In 6th Grade I took my teacher, Sr. Mary Barbara's, name for my Confirmation name.
Probably 1941 dad moved us temporarily from the Tullybrackey farm in Hebron to Chicago to attend school. He wanted us to be enrolled in parochial schools for the school year. Had we remained in Hebron for the winter we would have spent the year in the one room Burgett country school. This year I was in 8th grade at Our Lady of Mount Carmel on the very near North side. This was a wealthy neighborhood.I was impressed when several times the Monsignor Casey had his driver pick up us 8th graders in his limo. My best friend that year was Moira who lived a block from us in a house of mirrors. This is what I called it. Her father was a famous architect.We lived that winter in a coach house behind the big house. In this kitchen I spilled the sugar on the pantry floor when making a chocolate cake. My mother was so distressed because sugar was rationed and we had few stamps for replacement.
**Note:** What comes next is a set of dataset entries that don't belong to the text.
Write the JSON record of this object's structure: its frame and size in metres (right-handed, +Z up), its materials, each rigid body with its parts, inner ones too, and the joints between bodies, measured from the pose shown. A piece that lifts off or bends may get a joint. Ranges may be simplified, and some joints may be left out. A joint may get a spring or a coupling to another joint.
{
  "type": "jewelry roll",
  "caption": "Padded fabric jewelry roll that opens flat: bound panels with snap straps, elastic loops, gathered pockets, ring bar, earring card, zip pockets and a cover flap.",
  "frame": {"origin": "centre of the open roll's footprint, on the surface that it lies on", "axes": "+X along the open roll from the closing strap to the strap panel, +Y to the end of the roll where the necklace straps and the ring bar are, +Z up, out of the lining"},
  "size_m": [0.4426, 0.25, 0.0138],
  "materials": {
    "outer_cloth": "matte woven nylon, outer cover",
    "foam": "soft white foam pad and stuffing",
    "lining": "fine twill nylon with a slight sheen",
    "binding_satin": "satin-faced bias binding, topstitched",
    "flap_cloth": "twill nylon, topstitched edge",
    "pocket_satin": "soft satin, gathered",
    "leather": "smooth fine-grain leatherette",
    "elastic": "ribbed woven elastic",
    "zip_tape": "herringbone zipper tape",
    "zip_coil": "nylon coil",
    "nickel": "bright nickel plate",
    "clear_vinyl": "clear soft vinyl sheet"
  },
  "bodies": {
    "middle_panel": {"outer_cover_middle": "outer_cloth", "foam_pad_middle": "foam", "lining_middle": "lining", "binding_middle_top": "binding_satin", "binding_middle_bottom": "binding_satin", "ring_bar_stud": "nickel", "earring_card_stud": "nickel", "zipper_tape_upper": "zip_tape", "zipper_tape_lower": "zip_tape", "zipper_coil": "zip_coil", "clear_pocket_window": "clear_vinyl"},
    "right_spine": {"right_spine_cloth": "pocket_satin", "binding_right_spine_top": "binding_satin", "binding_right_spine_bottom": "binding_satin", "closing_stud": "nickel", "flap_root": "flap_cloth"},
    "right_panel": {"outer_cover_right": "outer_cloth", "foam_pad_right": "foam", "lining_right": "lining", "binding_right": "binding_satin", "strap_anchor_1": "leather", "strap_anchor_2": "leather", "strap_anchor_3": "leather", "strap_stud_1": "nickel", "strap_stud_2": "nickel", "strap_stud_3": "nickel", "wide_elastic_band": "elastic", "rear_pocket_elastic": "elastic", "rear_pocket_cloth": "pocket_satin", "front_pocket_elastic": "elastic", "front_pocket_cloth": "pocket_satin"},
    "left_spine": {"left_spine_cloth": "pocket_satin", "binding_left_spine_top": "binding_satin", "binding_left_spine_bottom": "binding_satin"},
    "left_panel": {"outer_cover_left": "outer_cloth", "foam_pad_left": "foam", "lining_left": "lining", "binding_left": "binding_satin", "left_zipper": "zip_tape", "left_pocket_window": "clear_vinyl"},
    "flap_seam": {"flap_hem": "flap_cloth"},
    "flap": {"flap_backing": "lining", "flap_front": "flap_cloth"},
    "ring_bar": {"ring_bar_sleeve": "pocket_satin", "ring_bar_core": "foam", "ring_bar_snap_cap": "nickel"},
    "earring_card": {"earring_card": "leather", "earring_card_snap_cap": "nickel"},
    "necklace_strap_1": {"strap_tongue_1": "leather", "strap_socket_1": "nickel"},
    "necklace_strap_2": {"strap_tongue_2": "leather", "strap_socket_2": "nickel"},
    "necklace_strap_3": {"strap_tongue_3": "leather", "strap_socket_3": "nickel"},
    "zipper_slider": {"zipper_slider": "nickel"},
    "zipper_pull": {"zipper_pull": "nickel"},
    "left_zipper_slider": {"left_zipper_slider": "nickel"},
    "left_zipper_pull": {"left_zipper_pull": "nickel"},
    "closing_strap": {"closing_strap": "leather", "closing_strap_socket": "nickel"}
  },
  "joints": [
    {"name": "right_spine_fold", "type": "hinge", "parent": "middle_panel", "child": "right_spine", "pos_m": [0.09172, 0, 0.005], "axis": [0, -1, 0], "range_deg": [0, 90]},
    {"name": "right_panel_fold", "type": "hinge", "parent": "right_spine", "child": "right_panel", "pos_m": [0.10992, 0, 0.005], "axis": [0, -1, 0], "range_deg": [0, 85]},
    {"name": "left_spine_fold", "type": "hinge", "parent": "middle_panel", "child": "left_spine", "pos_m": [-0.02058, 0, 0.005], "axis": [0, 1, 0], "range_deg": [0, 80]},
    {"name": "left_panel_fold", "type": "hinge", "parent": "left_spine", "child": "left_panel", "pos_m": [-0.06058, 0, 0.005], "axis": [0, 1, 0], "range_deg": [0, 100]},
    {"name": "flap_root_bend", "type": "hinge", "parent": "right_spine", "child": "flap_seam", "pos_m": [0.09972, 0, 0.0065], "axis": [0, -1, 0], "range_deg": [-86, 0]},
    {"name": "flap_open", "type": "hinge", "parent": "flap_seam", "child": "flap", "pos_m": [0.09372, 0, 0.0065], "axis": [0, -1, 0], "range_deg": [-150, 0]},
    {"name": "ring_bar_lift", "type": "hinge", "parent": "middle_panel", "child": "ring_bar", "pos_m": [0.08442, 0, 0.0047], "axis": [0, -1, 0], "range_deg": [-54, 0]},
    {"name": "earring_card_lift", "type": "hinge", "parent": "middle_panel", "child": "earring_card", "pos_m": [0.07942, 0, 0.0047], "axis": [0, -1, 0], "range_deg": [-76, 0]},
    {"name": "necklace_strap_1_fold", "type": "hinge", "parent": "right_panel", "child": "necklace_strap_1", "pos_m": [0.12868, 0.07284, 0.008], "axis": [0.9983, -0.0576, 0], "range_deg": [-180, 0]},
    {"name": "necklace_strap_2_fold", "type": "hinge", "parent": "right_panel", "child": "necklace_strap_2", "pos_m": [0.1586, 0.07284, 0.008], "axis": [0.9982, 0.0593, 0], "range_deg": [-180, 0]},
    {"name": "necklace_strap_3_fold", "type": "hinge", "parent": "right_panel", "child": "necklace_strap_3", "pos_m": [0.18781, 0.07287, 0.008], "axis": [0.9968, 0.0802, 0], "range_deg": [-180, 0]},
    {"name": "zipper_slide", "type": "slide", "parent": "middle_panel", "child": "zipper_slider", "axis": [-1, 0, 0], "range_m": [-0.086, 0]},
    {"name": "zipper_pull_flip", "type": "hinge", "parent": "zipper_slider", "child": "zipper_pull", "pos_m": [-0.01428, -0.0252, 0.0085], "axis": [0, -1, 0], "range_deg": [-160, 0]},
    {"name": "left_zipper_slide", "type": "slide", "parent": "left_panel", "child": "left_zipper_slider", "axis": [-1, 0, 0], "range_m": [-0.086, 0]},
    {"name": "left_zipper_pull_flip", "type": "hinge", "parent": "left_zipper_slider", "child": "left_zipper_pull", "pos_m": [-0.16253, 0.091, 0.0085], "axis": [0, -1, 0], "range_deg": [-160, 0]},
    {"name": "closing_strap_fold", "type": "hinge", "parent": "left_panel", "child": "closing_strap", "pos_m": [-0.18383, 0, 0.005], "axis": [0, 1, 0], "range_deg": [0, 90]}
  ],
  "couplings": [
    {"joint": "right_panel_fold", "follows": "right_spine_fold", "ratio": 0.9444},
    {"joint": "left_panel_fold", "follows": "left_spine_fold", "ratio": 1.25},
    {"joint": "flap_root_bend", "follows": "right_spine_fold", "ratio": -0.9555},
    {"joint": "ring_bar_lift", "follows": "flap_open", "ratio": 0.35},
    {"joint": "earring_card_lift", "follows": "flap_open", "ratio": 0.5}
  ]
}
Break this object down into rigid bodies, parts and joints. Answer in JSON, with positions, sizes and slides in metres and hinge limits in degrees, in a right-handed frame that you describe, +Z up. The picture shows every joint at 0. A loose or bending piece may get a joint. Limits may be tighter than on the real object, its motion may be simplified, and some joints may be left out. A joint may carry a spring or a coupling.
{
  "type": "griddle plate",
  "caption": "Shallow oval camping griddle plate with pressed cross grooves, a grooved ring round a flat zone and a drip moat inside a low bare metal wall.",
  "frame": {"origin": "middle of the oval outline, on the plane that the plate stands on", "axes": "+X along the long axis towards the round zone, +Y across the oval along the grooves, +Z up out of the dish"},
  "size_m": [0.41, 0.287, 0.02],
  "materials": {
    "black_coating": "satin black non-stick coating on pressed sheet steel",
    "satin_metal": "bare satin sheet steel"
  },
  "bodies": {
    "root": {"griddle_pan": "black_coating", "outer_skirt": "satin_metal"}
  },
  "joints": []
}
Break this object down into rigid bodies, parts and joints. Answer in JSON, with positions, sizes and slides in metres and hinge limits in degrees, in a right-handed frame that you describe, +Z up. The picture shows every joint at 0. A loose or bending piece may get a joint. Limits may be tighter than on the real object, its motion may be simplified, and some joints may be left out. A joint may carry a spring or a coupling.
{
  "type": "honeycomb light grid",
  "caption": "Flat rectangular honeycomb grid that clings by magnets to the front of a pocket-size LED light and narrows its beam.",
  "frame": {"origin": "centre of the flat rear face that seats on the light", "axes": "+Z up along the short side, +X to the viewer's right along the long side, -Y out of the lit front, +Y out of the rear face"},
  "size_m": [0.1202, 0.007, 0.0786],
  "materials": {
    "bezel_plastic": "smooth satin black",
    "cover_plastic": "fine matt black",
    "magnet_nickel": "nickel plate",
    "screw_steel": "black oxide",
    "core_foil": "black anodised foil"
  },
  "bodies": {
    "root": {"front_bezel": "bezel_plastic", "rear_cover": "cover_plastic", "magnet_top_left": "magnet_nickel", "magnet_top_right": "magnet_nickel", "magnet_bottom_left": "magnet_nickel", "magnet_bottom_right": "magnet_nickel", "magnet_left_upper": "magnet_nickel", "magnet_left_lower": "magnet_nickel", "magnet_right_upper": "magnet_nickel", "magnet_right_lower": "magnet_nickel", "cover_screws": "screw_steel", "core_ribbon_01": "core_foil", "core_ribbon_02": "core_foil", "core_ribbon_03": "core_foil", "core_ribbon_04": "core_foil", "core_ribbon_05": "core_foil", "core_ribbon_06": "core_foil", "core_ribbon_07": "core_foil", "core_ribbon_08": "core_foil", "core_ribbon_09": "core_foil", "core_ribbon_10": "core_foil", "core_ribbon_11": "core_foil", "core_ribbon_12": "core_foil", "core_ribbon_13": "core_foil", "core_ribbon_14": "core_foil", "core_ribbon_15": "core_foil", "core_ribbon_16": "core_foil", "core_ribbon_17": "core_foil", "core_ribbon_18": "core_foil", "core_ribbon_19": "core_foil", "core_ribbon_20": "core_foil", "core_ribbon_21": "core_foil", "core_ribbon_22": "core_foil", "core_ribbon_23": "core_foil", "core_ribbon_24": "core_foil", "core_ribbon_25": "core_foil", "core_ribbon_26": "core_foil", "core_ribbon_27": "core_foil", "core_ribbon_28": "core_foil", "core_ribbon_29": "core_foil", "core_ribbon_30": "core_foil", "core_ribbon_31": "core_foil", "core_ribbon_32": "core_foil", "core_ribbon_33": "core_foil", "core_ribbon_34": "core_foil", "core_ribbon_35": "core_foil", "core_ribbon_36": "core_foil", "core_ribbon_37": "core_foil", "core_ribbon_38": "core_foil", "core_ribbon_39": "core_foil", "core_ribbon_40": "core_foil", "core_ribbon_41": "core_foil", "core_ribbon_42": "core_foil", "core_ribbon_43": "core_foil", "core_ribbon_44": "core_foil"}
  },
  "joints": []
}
Winter of 1942 I would be a Freshman and attend attend Senn High School, which was about a mile walk daily one way. Dad had difficulty renting an apartment because of us 4 kids. He told the landlords, Mr. and Mrs. Hummel that he had 2 children. Then we were told we had better behave ourselves. Our family satisfied their expectations and they treated us warmly. The final weeks each of these 2 years we returned to Hebron and did attend the one room country school. This was a treasured experience for me, 8 grades in one room, with Mrs. Reynolds coping with all through the day, now with 1st grade, and again with 8th graders, pump in the yard for getting our drinks, trees and green grass and chirping birds for recess and lunch hour. Perhaps a Moo or 2.